Here’s a surprisingly easy and low-tech way to predict who’s most likely to have a heart attack or stroke: measure their grip.
A large study of nearly 140,000 people from 17 different countries found a clear and consistent link between grip strength and death from any cause, but especially from heart attack and stroke. It is a better predictor than blood pressure and could be a cheap, quick way for doctors to screen out who needs the most attention.
It’s not a new idea, but this is by far the biggest study to look at it, and the first to look at people from all over the world.
“This study really strengthens the case for using grip strength as a marker,” said Dr. Bob McLean of Harvard Medical School’s Institute for Aging Research, who was not involved in the study.
“This study really strengthens the case for using grip strength as a marker."
Dr. Darryl Leong of McMaster University in Hamilton, Canada, and colleagues studied 139,691 people 35 to 70 years old for four years. They were all taking part in a larger study of health in cities and the countryside.
The researchers found that for every 10 or so pounds of lost grip strength, people had a 16 percent higher risk of dying within the four years of any cause. They were 17 percent more likely to die of heart attack or stroke and 7 percent more likely to have a non-fatal heart attack.
The link was clear even when the researchers accounted for age, education, employment, physical activity, and tobacco and alcohol use, the team reported in the Lancet medical journal.
"Grip strength could be an easy and inexpensive test to assess an individual's risk of death and cardiovascular disease,” Leong said in a statement. “Further research is needed to establish whether efforts to improve muscle strength are likely to reduce an individual's risk of death and cardiovascular disease."
What bothers experts is that it is not immediately clear why hand strength would correlate with heart disease risk. High cholesterol levels suggest that the arteries are gradually getting clogged; high blood pressure indicates that artery walls are being damaged. But grip strength?
“It’s really unclear what the mechanism would be that would connect hand grip strength to a stroke, for example,” said McLean. “Perhaps the musculoskeletal system, being one of the largest organ system in body, a lot of age-related change takes place within it. It could be a general marker of age-related changes.”
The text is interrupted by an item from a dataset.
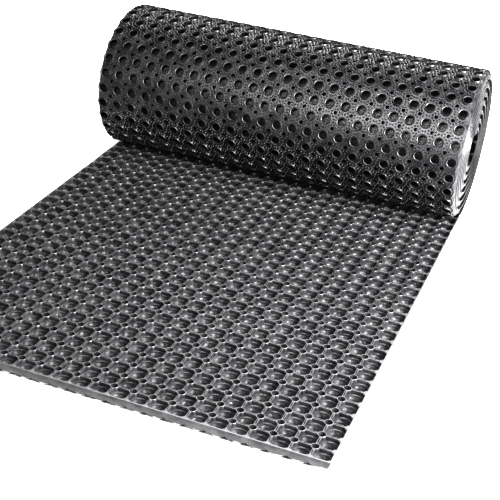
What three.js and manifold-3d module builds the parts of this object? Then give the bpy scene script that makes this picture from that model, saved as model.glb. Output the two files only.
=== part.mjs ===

Dr. Jack Guralnik, a gerontologist at the University of Maryland School of Medicine, did a similar study more than a decade ago and agrees.
“It’s a marker for what is going on in the rest of the body,” Guralnik said. “I think if you are physically fit, you will have better grip strength and better strength in all your muscles than someone who is not fit. It’s an indirect measure.”
Doctors know, for instance, that frailty predicts who's closer to dying. Among seniors, those who start to fall down more frequently are closer to death. But this study included young adults. And grip strength was not associated with the risk of falling.
“If you were to ask me from American Heart Association’s perspective, we would say this is not ready for routine clinical use…”
Guralnik believes it would be a suitable test for primary care physicians to do as part of a regular exam. “It’s so easy to do,” he said.
But Dr. Elliot Antman of Brigham & Women’s Hospital, who is current president of the American Heart Association, isn’t so sure.
“They did a measurement with a specific device, a dynamometer, which is not used in clinical practice,” he said. “This is a very precise measurement of grip strength. It requires using a standardized protocol, and a trained research team using the device. While it’s not terribly complicated, it is challenging in terms of training people how to use it.”
Antman would like to see clear guidelines before suggesting any physician use such a method.
“If you were to ask me from American Heart Association’s perspective, we would say this is not ready for routine clinical use, and would strongly urge that it be reproduced by an independent group and see if this could be translated into routine clinical practice,” he said.